Corporate Equality: Should Corporations have the Same Rights as Nations?
A recent piece in the Huffington Post by political journalists Zach Carter and Ryan Grim reports on a new trade agreement that is in the works between the US and EU. While the agreement is still in its early stages, the content threatens to be quite disconcerting, as it may give corporations unprecedented power and influence over sovereign nations, including the US and European countries. The authors explain: "Exactly how broad these corporate political powers will be is undetermined, but one aspect of the agreement, known as 'investor-state dispute resolution,' would allow a company to appeal a regulatory rule or law to an international court, most likely the World Bank." Such an arrangement would grant the World Bank, which already has the promotion and protection of investment and development interests at the core of its mission, even greater influence around the globe. Even more troubling is that it potentially places "multinational companies on the same political plain as sovereign nations."
Under current international trade agreements, corporations must convince the host nation that they have been wronged in some way, leaving the decision to bring cases to international court in the hands of elected governments. In this scenario, some semblance of power is granted to sovereign nations, such that they are able to determine if an international corporation has acted appropriately within their borders, and what action to take, if any. This current scenario does pose some risk to the corporations, but in theory, it also drives them to act more responsibly. This risk, however, hasn't stopped corporations from polluting environments, exploiting workers, or corrupting officials. It's just that sometimes, they are brought to court for such indiscretions.

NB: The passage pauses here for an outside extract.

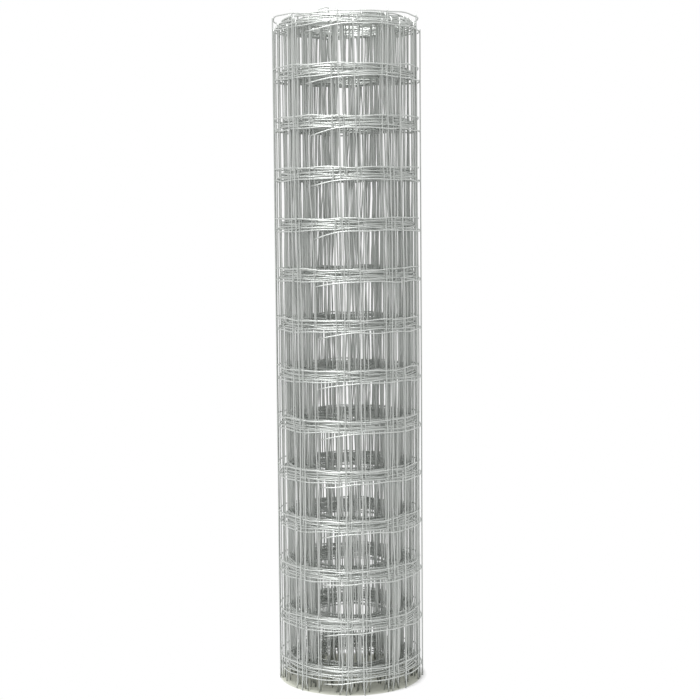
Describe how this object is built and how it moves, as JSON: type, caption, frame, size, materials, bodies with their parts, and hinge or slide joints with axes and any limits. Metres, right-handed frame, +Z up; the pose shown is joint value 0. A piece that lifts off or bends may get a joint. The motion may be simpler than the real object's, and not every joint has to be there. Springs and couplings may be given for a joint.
{
  "type": "welded wire mesh roll",
  "caption": "Standing roll of square welded wire mesh, wound in many turns round an open core, with the cut wire ends standing out at both ends.",
  "frame": {"origin": "on the roll's axis, at the floor under the lower wire ends", "axes": "+Z up along the roll's axis, -Y towards the side that the picture shows, with the free end of the mesh left of its middle"},
  "size_m": [0.2274, 0.2268, 1.022],
  "materials": {
    "galvanised_wire": "dull galvanised zinc"
  },
  "bodies": {
    "root": {"mesh_roll": "galvanised_wire"}
  },
  "joints": []
}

So let's try to imagine how this proposed trade agreement might change things out there in the world. I'll use a case that I'm familiar with from southern Belize, where a US corporation is drilling for oil. The case has some complexities that bring to light the many interests at play. In southern Belize, Maya communities have only in the last couple of years won rights to their land through a landmark Supreme Court ruling. However, the Belizean government has appealed the case, and titles to Maya lands have not been distributed. While Maya families have been living and surviving off of these lands for generations, the State currently does not recognize their right to those lands.
In this context, the Belizean government has granted a concession to a US oil company to perform exploratory drilling on these very lands that the Maya claim as ancestral. The drilling concession was granted with no consultation with the local communities or organizations that manage the land. And herein lies the risk for the oil corporation - their investment in drilling in remote parts of the Belizean rainforest could be put at risk if the land rights case is enforced. Key here, is the word "could." The Belizean government could grant land titles, and the oil company could go on drilling on State land, and nothing would change. Still, there is the risk that the communities would be able to force the oil company out.
Under current arrangements, the US oil company would have little recourse if they invested in the drilling project, and then were forced out of the region by new developments in the land rights case. This is a risk oil companies have been willingly taking for decades, and its the risk that has helped drive record profits for corporations like Shell and ExxonMobile, which don't exactly have the cleanest of environmental records. In short, the current arrangements have worked out well for international corporations, and not always that great for sovereign nations - consider the recent case of oil pollution of Peru as just one of far too many possible examples.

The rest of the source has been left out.